# Data supplied:
•••••
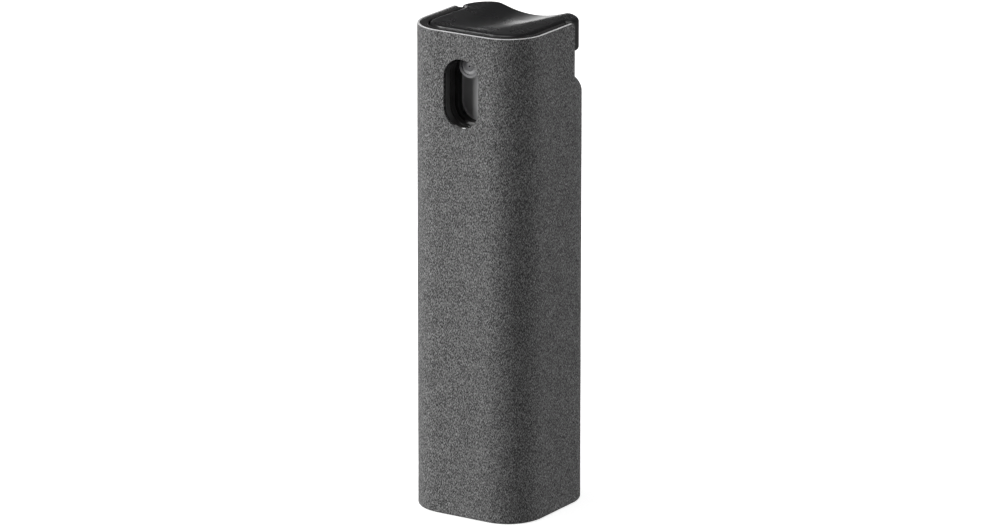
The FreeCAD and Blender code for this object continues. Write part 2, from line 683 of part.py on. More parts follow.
•••••
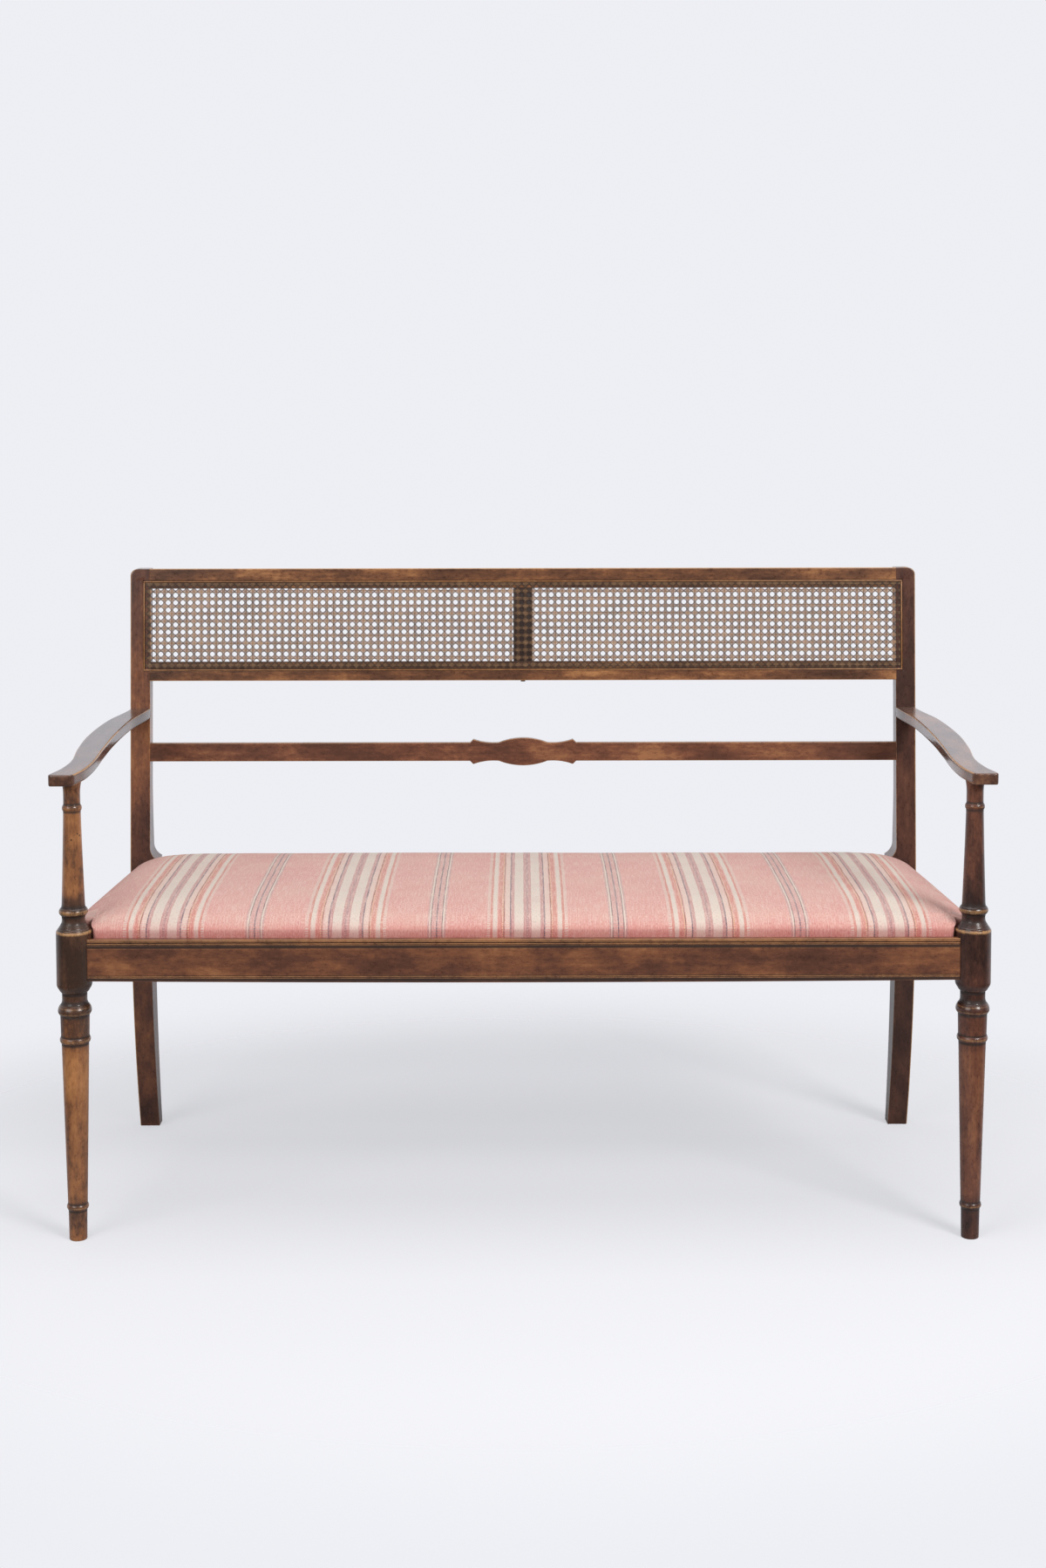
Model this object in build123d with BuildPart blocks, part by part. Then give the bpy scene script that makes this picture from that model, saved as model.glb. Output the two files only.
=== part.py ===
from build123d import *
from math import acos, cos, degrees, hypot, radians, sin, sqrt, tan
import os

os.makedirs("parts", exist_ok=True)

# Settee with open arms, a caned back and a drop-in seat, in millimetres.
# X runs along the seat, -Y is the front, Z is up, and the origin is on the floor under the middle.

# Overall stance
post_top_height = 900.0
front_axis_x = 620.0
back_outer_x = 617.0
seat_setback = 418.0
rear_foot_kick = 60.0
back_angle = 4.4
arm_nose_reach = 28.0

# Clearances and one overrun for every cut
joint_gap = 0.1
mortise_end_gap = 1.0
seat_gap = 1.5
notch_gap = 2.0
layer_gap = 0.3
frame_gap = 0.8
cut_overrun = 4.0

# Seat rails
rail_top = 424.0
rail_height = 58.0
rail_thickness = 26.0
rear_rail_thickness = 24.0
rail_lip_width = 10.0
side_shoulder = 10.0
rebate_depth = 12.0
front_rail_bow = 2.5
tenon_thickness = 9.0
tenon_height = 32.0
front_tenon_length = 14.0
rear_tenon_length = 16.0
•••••
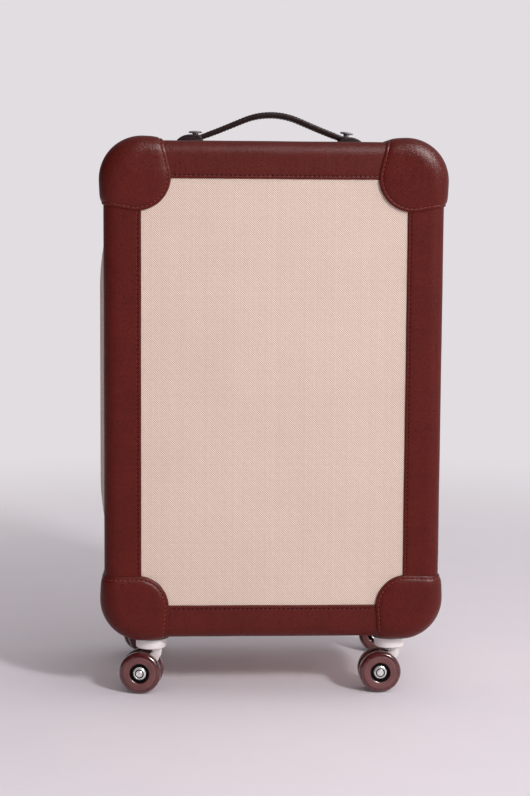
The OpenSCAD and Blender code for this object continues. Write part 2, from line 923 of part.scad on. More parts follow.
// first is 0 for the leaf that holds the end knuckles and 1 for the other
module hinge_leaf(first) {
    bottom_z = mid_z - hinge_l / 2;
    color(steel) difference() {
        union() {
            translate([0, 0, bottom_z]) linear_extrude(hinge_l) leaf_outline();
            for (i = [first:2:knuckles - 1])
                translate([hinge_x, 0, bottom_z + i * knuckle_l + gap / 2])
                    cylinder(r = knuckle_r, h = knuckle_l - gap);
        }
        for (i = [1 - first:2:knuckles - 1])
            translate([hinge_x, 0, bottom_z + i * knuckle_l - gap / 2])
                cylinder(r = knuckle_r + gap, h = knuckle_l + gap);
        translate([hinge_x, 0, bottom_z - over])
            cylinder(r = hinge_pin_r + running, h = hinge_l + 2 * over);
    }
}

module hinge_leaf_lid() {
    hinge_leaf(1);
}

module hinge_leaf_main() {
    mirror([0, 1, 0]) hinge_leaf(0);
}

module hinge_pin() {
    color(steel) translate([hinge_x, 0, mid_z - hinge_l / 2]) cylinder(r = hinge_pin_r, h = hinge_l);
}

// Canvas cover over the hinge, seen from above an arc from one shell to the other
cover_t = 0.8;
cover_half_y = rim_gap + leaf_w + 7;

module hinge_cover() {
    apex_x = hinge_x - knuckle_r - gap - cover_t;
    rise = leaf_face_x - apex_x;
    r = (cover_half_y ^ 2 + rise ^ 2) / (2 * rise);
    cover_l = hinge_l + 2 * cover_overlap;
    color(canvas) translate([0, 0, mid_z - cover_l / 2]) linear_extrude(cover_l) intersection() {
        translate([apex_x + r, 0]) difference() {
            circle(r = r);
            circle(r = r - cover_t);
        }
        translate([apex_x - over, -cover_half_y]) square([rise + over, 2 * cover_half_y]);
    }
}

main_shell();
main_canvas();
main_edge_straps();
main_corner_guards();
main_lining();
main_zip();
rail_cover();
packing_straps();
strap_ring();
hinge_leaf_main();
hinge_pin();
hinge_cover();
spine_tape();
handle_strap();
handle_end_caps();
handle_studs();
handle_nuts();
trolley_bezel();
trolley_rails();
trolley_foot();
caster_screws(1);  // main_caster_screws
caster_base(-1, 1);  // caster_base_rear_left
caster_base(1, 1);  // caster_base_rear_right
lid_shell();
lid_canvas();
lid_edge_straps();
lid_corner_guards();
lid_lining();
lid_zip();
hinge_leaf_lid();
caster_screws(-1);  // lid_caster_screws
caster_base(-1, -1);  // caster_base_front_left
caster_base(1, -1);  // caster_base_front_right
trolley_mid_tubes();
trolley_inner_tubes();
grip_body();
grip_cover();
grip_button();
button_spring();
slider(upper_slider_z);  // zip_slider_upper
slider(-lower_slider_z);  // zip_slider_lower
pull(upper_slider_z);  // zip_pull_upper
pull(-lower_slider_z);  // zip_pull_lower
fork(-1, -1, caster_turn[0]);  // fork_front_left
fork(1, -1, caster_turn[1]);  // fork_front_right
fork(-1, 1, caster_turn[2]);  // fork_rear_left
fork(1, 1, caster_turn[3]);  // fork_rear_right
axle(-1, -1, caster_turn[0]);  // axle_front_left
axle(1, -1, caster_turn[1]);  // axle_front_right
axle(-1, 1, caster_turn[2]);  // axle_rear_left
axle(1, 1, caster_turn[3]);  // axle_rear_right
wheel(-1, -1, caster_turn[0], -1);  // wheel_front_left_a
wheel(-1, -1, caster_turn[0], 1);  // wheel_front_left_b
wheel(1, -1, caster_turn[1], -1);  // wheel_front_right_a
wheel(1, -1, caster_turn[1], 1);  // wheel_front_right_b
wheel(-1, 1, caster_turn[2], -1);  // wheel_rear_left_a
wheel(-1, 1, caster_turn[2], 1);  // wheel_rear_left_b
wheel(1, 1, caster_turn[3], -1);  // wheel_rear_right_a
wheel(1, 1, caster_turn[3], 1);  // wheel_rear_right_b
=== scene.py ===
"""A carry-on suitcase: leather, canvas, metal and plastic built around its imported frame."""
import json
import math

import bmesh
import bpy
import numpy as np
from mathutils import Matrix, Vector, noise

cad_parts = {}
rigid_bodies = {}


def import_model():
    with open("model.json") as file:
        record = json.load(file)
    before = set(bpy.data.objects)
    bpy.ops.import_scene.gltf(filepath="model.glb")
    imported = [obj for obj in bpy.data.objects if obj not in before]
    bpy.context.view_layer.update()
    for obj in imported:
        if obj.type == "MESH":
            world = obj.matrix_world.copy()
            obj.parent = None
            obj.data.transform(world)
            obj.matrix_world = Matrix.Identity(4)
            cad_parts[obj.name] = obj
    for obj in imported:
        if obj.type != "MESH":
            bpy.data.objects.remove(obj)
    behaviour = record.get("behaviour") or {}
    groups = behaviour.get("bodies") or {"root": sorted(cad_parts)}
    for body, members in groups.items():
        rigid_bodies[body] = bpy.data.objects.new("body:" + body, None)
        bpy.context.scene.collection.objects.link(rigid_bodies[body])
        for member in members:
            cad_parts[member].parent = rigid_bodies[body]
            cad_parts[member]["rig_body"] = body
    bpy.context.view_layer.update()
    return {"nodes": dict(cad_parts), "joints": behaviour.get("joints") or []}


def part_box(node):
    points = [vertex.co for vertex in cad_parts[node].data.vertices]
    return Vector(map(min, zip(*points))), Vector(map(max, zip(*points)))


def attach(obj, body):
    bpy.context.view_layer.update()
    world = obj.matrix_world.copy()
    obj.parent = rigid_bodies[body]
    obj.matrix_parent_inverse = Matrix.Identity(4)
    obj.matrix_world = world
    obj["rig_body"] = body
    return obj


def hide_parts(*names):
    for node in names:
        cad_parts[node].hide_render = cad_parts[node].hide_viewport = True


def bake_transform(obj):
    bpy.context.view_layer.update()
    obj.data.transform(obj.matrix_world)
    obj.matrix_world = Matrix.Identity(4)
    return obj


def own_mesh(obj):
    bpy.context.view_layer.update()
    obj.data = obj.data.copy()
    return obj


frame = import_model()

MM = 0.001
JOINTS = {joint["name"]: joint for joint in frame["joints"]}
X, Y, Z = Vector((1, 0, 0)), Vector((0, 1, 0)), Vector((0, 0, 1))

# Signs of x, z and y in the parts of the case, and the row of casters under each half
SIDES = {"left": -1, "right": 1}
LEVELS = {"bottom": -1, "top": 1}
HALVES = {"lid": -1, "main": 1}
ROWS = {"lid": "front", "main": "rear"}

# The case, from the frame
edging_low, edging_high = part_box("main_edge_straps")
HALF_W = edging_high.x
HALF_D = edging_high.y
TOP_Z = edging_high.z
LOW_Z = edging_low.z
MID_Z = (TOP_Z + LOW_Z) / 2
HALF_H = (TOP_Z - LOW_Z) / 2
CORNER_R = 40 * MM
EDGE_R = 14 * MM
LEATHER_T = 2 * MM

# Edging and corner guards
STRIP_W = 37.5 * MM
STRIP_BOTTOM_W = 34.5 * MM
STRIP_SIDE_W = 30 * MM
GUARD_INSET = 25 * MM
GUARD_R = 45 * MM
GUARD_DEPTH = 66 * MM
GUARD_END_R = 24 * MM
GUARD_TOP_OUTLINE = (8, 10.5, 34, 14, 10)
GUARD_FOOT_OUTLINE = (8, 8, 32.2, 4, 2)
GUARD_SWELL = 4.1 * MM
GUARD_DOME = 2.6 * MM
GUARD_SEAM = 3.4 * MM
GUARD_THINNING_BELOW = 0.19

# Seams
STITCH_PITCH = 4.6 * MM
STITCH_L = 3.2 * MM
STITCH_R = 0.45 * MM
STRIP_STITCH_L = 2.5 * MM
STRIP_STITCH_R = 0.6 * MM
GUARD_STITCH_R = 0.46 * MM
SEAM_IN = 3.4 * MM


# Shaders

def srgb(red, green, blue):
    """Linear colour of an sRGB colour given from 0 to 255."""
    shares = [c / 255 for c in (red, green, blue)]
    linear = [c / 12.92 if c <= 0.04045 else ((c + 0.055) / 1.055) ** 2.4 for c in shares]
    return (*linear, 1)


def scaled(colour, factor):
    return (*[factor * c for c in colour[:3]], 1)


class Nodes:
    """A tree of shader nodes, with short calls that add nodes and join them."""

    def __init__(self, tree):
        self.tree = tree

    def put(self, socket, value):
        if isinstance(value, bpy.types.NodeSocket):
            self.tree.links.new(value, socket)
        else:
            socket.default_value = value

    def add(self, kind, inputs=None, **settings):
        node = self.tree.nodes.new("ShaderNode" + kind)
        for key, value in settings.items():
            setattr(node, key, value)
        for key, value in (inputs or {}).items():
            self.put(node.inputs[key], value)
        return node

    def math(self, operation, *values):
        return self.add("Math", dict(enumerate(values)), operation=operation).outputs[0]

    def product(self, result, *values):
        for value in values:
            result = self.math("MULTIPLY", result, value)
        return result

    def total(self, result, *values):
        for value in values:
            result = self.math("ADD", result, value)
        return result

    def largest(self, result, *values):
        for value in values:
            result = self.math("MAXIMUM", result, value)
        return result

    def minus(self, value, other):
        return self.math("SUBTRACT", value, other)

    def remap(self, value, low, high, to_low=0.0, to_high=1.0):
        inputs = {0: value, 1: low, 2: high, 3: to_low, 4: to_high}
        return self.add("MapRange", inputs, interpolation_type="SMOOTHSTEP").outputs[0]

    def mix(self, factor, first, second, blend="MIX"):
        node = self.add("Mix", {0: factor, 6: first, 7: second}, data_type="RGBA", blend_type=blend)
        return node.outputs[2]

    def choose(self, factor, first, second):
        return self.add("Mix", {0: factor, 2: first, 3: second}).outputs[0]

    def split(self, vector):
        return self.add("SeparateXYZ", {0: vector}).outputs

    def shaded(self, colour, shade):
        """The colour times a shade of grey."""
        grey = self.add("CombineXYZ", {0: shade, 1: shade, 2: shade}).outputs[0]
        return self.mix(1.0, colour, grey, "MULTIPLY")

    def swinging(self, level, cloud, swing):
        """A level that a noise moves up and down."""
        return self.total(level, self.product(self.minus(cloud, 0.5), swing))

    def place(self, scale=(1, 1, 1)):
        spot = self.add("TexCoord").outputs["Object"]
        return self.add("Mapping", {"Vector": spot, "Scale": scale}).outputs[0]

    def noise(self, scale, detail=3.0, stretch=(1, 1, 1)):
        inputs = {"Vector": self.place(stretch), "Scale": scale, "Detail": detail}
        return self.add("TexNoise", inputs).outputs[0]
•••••
# What the task asks:
Give back exactly the lines from the line that has "obj.parent = rigid_bodies[body]" to the line that has "frame = import_model()", both included, and leave out all others.

# Solution for this task:
    obj.parent = rigid_bodies[body]
    obj.matrix_parent_inverse = Matrix.Identity(4)
    obj.matrix_world = world
    obj["rig_body"] = body
    return obj


def hide_parts(*names):
    for node in names:
        cad_parts[node].hide_render = cad_parts[node].hide_viewport = True


def bake_transform(obj):
    bpy.context.view_layer.update()
    obj.data.transform(obj.matrix_world)
    obj.matrix_world = Matrix.Identity(4)
    return obj


def own_mesh(obj):
    bpy.context.view_layer.update()
    obj.data = obj.data.copy()
    return obj


frame = import_model()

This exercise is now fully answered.